Zu den verschobenen Wahrnehmungen würde sich auch ein kleiner Exkurs in Sachen Feinstaub anbieten. Die ersten drei Tage meines Aufenthaltes inmitten der Hauptstadt der Volksrepublik konnte ich vor lauter Smog ab einer Entfernung von schätzungsweise 200 Metern nur mehr die Umrisse von Gebäuden sehen. Als dann endlich ein ordentlicher Wind durch Peking fegte und Gebäude für das menschliche Auge in all ihren Konturen und Facetten sichtbar wurden, dachte ich mir, ich bin in einer anderen Stadt aufgewacht. Da passiert durch die Inaktivität der Behörden in Sachen Umweltschutz eine legalisierte Folter an Menschen in millionenfacher Form tagtäglich! Aber zurück zur ungeregelten Speichelabgabe, die mich, Sie merken es, wirklich beschäftigt und in die südchinesische Stadt Guangzhou geführt hat. Dort wurde vor ein paar Jahren ein Punktesystem auf Probe eingeführt, um den Sittenverfall zu stoppen. Mich wundert ehrlich gesagt, dass die Grünbewegung als politische Speerspitze der menschlichen Bevormundung in unseren geografischen Breiten diese, für mich ausnahmsweise mal nachahmenswerte, Initiative noch nicht entdeckt hat. Aber das liegt vielleicht daran, dass beim Blick über den Tellerrand hinaus zuviel CO2 ausgestoßen wird und die permanente Innenbeschau daher umweltverträglicher ist. Wie auch immer, die dortigen Stadtväter haben sich ein Regelwerk für Manieren überlegt. Jeder Bewohner von subventioniertem Wohnraum geht dort mit 20 Bonuspunkten an den Start. Insgesamt sind 29 Verfehlungen im behördlich festgelegten Sündenregister der Heimatstadt des zweimaligen Pokerweltmeisters (1987, 1988) Johnny Chan angeführt, die zu einem Punkteabzug und im schlimmsten Fall zum Wohnungsverweis führen können.
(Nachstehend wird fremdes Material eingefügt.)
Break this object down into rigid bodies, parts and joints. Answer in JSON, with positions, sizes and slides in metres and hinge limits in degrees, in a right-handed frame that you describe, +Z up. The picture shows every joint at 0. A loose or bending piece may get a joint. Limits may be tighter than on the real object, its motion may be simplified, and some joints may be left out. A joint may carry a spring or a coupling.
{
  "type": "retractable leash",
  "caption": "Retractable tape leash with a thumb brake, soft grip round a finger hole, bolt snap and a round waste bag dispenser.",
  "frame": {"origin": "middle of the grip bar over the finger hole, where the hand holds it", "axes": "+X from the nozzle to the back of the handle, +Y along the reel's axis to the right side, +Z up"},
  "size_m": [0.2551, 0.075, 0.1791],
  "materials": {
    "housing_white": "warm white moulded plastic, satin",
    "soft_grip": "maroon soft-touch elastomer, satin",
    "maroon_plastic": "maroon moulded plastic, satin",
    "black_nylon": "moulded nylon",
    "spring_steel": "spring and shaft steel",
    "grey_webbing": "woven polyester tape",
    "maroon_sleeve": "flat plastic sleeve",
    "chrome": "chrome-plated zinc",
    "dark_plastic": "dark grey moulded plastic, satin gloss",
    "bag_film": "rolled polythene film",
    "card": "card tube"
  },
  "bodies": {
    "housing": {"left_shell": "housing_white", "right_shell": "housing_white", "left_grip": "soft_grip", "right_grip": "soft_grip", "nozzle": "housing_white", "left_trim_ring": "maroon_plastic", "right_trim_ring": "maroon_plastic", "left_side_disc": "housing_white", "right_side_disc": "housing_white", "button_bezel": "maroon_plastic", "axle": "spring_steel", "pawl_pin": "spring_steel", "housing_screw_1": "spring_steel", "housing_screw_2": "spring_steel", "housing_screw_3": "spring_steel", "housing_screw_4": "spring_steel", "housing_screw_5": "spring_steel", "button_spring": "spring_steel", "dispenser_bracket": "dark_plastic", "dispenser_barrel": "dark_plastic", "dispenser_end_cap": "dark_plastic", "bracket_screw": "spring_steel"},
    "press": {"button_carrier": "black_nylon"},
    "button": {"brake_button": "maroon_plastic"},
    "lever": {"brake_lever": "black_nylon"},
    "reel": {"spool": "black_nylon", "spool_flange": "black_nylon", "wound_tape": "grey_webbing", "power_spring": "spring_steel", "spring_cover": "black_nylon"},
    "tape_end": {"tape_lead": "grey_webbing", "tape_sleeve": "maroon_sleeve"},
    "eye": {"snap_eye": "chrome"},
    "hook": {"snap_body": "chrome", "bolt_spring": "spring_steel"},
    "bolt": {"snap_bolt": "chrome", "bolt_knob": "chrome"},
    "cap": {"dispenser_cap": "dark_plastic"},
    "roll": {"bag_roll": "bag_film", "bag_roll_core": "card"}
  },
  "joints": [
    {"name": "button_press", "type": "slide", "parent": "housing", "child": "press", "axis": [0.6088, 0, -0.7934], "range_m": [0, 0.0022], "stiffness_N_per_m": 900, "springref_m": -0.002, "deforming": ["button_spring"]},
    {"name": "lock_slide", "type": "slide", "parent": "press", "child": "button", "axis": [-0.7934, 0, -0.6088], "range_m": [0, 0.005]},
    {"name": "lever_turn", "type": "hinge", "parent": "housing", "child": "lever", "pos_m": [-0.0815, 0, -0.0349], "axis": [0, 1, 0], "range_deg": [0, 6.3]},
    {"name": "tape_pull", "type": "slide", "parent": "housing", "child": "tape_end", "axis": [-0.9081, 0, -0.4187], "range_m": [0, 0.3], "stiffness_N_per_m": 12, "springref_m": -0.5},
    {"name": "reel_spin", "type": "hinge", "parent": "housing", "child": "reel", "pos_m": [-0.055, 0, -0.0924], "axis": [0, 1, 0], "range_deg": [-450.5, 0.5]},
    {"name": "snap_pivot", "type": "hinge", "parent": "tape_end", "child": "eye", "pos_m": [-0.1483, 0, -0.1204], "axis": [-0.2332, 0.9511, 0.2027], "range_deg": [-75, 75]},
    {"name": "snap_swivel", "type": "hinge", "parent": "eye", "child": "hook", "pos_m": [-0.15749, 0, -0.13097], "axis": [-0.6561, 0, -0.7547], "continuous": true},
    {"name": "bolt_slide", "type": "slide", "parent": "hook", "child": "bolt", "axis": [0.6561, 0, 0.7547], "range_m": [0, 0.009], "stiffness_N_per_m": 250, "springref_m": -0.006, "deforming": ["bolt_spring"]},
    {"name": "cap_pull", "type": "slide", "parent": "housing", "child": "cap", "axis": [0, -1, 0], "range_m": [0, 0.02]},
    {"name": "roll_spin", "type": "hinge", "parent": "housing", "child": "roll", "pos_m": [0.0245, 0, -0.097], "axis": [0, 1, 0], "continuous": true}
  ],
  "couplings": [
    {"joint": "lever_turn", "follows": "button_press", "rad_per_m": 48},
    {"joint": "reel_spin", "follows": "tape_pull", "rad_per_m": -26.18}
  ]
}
Wer innerhalb von zwei Jahren zu oft einen Kaugummi achtlos auf die Straße wirft und dabei erwischt wird, hat 3 Punkte am Konto weniger, wer in der Öffentlichkeit pinkelt wird ebenso geahndet, wer sorglos vor sich auf Gehwegen hinspuckt auch, und wer Zigarettenstummel umweltschädlich entsorgt kann sich ebenfalls einer Reduktion des Wertekontos sicher sein. Wer beispielsweise Müll aus dem Fenster kippt, wird mit 5 Minuspunkten auf der Habenseite gezüchtigt. Noch drakonischer wird die unsachgemäße Lagerung von giftigem oder explosiven Material verfolgt. “Das Punktesystem sei entwickelt worden, um eine zivilisierte, hygienische, sichere und harmonische Umgebung zu schaffen“, teilte das Büro für Landressourcen und Management der Stadt Guangzhou auf seiner Internetseite mit. Und wer binnen 2 Jahren 20 Punkte gesammelt hat, der muss seine Wohnung räumen. Ob der Verordnungsentwurf nach der Probezeit in die Realität umgesetzt wurde, konnte ich nicht in Erfahrung bringen, aber ich würde eine derartige Initiative bei uns begrüßen. Jetzt mag es kulturell bedingte Verhaltensformen geben, die eine offene Gesellschaft anerkennen sollte, auch wenn mir das bei den erlebten Spuckorgien zugegebenermaßen schwer fällt. Aber bei vielen anderen die Umwelt- und Staatskassen belastenden Verhaltensweisen fehlt mir immer mehr jedes Verständnis. Weshalb darf jeder Schwachsinn bei uns reglementiert und mit Abgaben belegt werden, weil es ja keine Steuererhöhungen gibt, aber das 1 x 1 des Benehmens darf nicht besprochen werden. Wieso muss ein Teil der Steuerzahler in Zeiten immer knapper werdender Kassen so viele Ferkel, die keine Kinderstube haben, subventionieren? Dafür gibt es weder soziale, noch kulturelle, noch geografische Rechtfertigungen! Oder um im Sinne des bevorstehenden Osterfestes mit der mahnenden Stimme des Schweizer Aphoristikers Walter Fürst zu argumentieren: “Auferstehung ist nicht billig – erspar dir die Spesen der Hauptprobe.”